**Extracted information**

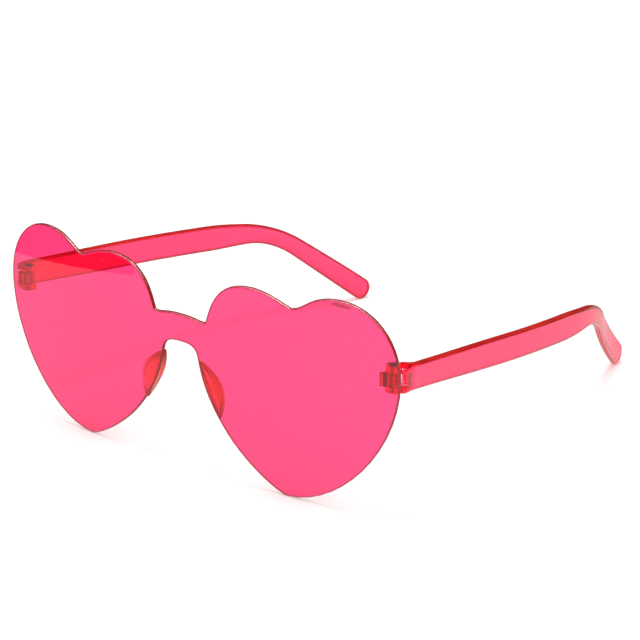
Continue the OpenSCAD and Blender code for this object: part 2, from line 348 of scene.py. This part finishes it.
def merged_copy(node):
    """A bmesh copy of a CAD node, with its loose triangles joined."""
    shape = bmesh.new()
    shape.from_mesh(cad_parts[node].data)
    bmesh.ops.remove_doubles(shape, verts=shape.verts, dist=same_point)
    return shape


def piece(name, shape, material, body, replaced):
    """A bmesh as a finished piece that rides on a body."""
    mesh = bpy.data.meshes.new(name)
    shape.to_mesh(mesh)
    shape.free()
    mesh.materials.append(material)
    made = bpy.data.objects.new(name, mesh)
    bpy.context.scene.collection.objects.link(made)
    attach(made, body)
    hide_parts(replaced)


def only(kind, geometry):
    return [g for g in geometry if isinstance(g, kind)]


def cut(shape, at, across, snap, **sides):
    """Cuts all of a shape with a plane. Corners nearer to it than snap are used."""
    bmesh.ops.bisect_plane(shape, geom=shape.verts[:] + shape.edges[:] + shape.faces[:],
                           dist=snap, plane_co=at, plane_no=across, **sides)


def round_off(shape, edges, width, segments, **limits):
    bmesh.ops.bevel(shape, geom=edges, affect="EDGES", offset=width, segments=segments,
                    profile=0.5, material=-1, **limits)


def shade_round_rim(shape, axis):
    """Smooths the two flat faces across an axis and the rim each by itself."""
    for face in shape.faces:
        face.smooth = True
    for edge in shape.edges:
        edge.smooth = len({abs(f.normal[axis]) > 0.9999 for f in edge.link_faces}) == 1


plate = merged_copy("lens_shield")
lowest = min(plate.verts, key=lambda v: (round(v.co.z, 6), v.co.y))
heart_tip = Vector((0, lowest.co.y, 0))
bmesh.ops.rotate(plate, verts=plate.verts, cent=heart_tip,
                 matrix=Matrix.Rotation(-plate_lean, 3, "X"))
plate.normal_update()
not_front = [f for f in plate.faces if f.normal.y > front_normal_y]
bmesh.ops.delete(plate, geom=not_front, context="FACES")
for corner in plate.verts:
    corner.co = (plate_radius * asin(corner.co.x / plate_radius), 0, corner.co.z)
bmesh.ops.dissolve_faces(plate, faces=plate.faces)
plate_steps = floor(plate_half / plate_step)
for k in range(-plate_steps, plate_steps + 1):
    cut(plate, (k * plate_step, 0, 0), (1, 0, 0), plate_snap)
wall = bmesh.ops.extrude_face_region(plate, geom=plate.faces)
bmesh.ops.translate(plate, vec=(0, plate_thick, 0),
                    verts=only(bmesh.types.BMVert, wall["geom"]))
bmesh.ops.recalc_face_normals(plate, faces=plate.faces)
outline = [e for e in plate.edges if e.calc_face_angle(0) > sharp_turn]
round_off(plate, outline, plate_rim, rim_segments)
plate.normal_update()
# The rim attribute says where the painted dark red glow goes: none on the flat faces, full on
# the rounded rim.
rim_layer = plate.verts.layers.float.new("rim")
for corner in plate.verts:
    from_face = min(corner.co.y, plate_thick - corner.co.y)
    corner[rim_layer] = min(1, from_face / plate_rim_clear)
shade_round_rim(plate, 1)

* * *

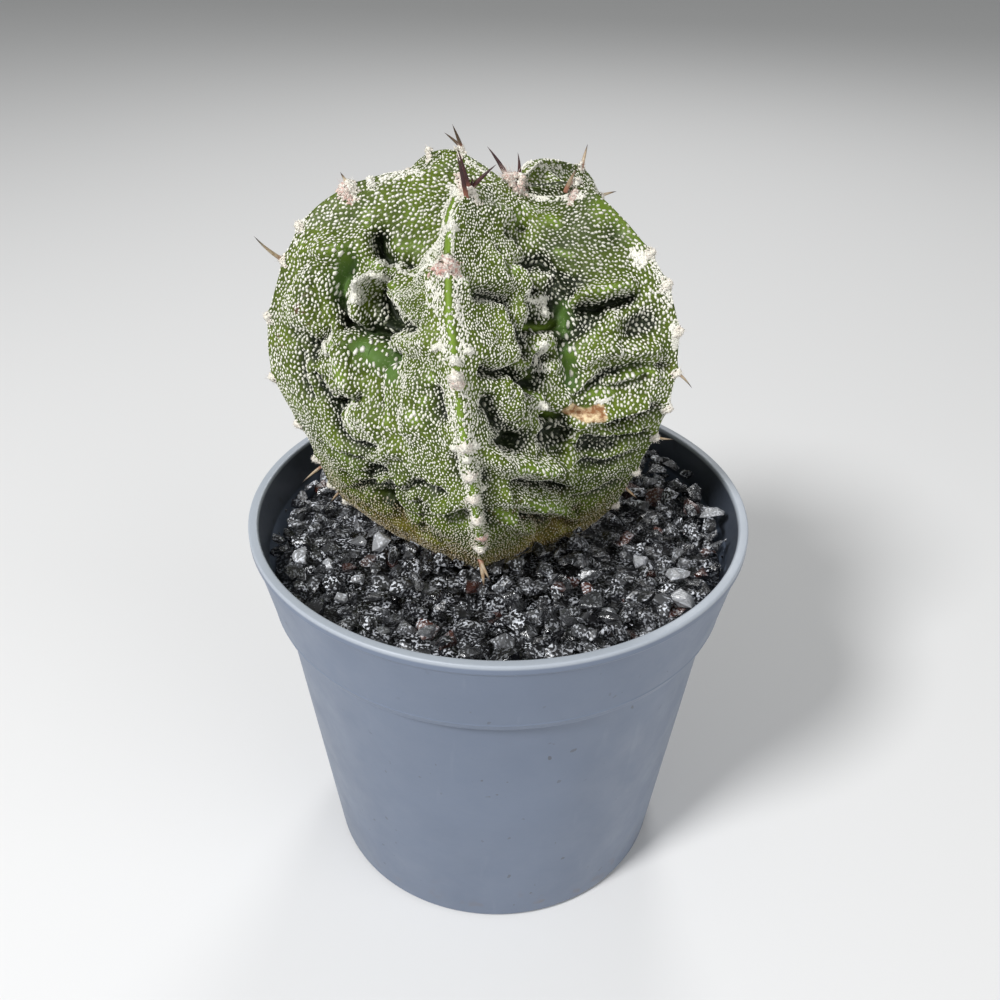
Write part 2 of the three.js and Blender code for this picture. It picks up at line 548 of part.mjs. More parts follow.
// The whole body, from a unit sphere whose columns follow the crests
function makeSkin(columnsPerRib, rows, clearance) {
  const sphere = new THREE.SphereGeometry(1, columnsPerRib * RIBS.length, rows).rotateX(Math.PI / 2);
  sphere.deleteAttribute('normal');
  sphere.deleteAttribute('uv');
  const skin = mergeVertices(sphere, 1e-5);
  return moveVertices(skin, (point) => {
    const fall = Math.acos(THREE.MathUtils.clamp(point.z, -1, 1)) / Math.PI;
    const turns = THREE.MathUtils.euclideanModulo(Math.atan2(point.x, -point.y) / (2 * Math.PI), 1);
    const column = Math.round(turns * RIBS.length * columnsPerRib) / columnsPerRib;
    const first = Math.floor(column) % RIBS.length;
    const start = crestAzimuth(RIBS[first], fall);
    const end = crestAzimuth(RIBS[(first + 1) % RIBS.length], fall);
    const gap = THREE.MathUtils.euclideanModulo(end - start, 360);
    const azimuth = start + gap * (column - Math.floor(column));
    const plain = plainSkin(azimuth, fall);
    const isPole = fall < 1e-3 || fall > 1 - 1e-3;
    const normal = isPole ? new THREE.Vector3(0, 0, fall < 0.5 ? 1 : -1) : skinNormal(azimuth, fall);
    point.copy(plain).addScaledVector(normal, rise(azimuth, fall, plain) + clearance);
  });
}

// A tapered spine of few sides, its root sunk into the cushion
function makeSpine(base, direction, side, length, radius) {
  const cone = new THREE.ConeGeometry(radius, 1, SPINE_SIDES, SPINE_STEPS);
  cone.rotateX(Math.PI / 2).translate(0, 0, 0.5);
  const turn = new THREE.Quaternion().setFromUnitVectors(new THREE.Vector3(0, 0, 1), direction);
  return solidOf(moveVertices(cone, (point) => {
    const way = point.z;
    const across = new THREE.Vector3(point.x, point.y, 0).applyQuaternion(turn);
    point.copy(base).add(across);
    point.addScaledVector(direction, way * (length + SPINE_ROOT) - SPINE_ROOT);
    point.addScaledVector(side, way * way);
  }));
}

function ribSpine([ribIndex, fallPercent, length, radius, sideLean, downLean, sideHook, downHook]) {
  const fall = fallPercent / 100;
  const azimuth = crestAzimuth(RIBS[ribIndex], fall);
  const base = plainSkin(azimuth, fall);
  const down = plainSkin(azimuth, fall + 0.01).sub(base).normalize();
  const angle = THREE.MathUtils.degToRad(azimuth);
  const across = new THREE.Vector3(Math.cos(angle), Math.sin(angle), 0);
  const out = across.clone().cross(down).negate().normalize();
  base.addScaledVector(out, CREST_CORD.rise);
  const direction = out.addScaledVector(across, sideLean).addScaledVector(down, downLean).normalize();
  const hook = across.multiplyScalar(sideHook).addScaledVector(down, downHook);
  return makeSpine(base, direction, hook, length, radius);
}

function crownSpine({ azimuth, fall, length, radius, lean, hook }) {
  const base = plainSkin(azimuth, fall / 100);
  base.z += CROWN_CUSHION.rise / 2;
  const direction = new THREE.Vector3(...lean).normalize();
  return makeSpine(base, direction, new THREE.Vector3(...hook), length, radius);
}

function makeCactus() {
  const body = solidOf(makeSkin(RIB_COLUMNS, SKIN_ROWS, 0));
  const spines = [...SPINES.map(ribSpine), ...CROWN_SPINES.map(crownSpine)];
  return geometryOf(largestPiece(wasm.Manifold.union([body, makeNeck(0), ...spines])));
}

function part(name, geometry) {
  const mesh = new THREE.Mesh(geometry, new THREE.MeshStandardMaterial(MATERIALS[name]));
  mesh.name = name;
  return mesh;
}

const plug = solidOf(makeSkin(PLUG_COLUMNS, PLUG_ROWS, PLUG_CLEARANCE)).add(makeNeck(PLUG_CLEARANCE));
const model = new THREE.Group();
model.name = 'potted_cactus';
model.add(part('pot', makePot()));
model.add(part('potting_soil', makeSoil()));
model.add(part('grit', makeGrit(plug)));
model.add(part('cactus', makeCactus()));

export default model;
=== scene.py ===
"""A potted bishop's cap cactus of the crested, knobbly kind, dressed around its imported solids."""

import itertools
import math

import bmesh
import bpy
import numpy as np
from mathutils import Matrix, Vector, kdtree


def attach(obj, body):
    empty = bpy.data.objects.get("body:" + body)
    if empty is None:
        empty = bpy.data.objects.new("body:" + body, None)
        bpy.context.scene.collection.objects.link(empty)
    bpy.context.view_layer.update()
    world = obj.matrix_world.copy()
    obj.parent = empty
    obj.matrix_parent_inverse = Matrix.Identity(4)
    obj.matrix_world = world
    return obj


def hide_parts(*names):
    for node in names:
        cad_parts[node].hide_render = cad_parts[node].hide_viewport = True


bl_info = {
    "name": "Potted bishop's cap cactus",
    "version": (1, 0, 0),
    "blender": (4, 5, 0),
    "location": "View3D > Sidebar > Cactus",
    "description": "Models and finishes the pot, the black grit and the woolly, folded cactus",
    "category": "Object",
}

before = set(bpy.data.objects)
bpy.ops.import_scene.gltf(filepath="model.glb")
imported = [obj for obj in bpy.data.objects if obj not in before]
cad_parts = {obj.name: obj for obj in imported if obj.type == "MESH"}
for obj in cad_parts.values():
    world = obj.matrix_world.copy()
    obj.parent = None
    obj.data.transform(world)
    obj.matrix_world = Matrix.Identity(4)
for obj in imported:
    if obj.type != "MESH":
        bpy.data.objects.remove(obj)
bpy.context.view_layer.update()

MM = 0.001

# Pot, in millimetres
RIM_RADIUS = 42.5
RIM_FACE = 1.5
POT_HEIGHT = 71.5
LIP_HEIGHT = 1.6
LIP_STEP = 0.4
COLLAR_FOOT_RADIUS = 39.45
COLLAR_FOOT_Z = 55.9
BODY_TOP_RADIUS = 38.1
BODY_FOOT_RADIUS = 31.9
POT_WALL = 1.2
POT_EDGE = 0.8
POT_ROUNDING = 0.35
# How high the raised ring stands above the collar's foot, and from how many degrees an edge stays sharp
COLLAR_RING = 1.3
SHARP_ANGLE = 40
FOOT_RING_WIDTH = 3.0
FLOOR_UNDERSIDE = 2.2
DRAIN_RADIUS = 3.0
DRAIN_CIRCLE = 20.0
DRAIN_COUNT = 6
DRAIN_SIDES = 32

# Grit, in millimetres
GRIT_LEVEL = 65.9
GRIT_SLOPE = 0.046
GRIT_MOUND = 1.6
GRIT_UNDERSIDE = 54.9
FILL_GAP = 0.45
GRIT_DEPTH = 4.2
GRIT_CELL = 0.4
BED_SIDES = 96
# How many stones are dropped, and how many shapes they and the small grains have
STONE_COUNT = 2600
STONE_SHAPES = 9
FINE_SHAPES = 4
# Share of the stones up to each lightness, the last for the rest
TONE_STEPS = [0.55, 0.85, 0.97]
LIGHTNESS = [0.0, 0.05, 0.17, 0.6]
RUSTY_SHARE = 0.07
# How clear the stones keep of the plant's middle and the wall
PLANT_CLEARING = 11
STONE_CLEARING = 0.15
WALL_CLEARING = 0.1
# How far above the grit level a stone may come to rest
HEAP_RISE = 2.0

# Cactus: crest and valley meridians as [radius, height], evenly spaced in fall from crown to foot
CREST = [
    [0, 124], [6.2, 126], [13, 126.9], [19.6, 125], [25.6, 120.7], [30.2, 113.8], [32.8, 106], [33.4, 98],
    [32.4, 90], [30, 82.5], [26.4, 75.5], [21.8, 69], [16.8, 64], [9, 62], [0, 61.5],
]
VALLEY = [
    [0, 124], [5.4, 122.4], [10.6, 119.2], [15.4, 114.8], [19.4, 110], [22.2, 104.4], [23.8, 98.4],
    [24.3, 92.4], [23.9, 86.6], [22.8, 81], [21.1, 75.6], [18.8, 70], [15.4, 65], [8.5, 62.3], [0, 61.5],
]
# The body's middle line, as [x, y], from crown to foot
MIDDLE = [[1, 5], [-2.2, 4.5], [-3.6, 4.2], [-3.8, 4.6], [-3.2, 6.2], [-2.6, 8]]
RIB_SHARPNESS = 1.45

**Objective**
Above this instruction are the records; retype exactly the lines from the one containing "function part(name, geometry)" up to and including the one containing "for node in".

**Response to this task**
function part(name, geometry) {
  const mesh = new THREE.Mesh(geometry, new THREE.MeshStandardMaterial(MATERIALS[name]));
  mesh.name = name;
  return mesh;
}

const plug = solidOf(makeSkin(PLUG_COLUMNS, PLUG_ROWS, PLUG_CLEARANCE)).add(makeNeck(PLUG_CLEARANCE));
const model = new THREE.Group();
model.name = 'potted_cactus';
model.add(part('pot', makePot()));
model.add(part('potting_soil', makeSoil()));
model.add(part('grit', makeGrit(plug)));
model.add(part('cactus', makeCactus()));

export default model;
=== scene.py ===
"""A potted bishop's cap cactus of the crested, knobbly kind, dressed around its imported solids."""

import itertools
import math

import bmesh
import bpy
import numpy as np
from mathutils import Matrix, Vector, kdtree


def attach(obj, body):
    empty = bpy.data.objects.get("body:" + body)
    if empty is None:
        empty = bpy.data.objects.new("body:" + body, None)
        bpy.context.scene.collection.objects.link(empty)
    bpy.context.view_layer.update()
    world = obj.matrix_world.copy()
    obj.parent = empty
    obj.matrix_parent_inverse = Matrix.Identity(4)
    obj.matrix_world = world
    return obj


def hide_parts(*names):
    for node in names:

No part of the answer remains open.